The one area in which there is a division of opinion is over construction in the settlement blocs. An acceptable compromise would be to limit settlement construction in those areas that Israel would not retain in the event of reaching an agreement with the Palestinians – even if that is not currently even on the horizon. As it is, the bulk of settlement activity has been within the settlement blocs that will always remain part of Israel. Such a step would certainly be endorsed by the majority of Israelis and would considerably neutralize the global propaganda that Israel is expanding settlements beyond the areas that the Bush administration agreed should be retained by Israel to reflect demographic changes.
The real issues dividing the parties are related to domestic political infighting. At such a time of national emergency, this is scandalous.
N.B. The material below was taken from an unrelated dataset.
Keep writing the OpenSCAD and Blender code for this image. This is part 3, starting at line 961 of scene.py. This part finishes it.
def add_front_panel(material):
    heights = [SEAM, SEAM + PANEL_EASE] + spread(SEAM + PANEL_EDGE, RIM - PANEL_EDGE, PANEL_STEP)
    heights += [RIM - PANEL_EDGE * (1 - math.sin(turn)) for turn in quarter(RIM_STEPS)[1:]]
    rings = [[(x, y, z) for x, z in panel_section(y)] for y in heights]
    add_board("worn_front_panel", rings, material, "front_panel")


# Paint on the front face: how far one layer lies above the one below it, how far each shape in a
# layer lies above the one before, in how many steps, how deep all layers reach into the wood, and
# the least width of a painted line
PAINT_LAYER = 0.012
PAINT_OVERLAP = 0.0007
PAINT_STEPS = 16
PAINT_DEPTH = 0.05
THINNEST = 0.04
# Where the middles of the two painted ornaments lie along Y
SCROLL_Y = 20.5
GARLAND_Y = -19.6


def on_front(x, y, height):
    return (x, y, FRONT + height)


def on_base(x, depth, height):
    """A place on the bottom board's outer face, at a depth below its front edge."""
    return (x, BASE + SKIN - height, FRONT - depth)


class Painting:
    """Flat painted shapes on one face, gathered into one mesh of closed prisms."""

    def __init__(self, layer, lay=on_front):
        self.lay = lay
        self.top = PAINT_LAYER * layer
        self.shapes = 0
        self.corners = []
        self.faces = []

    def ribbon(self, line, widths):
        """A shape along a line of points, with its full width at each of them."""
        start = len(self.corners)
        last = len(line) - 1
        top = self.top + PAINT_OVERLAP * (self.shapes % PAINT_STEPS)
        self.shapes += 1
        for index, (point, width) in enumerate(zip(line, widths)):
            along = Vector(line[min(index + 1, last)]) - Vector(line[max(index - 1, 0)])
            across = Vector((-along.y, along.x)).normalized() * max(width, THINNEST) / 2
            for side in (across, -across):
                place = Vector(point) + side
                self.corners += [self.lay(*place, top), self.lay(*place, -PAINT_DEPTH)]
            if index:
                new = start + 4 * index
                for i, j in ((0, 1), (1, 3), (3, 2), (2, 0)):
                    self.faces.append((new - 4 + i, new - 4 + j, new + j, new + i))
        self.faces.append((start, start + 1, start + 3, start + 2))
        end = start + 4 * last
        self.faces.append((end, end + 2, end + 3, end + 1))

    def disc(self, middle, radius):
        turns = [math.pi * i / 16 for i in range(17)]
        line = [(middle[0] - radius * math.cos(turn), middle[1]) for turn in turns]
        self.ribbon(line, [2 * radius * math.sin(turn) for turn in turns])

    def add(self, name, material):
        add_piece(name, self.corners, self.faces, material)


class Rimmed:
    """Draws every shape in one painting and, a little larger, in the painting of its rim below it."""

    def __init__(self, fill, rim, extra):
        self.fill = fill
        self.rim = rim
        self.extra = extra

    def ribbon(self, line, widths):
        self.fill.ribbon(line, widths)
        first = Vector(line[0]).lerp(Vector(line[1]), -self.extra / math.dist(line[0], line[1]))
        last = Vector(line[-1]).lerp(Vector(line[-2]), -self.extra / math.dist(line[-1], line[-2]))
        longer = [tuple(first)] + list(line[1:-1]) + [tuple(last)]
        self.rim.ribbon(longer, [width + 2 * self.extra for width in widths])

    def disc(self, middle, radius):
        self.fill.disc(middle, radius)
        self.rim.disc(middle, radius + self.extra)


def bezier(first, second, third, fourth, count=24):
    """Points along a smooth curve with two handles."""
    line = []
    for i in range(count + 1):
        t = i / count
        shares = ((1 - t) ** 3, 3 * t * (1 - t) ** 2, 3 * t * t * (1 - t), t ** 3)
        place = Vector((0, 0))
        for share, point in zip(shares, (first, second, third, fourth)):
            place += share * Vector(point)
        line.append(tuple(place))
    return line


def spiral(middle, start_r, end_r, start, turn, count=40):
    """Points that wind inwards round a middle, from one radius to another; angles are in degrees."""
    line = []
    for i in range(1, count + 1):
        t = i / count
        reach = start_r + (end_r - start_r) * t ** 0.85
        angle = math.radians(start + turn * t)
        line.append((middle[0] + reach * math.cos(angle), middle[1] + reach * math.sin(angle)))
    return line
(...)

Needless to say, a combination of Likud and Labor could also introduce an electoral system that would guarantee stable government and in the future diminish the ability of small parties to extort.
To the extent that limited people power prevails in between elections, we should do our utmost to impress on our leaders that they must recognize that the state has priority over the party or personal ambitions. With the world poised to lash out against us, they have an obligation to get their act together to promote the national interest and unite.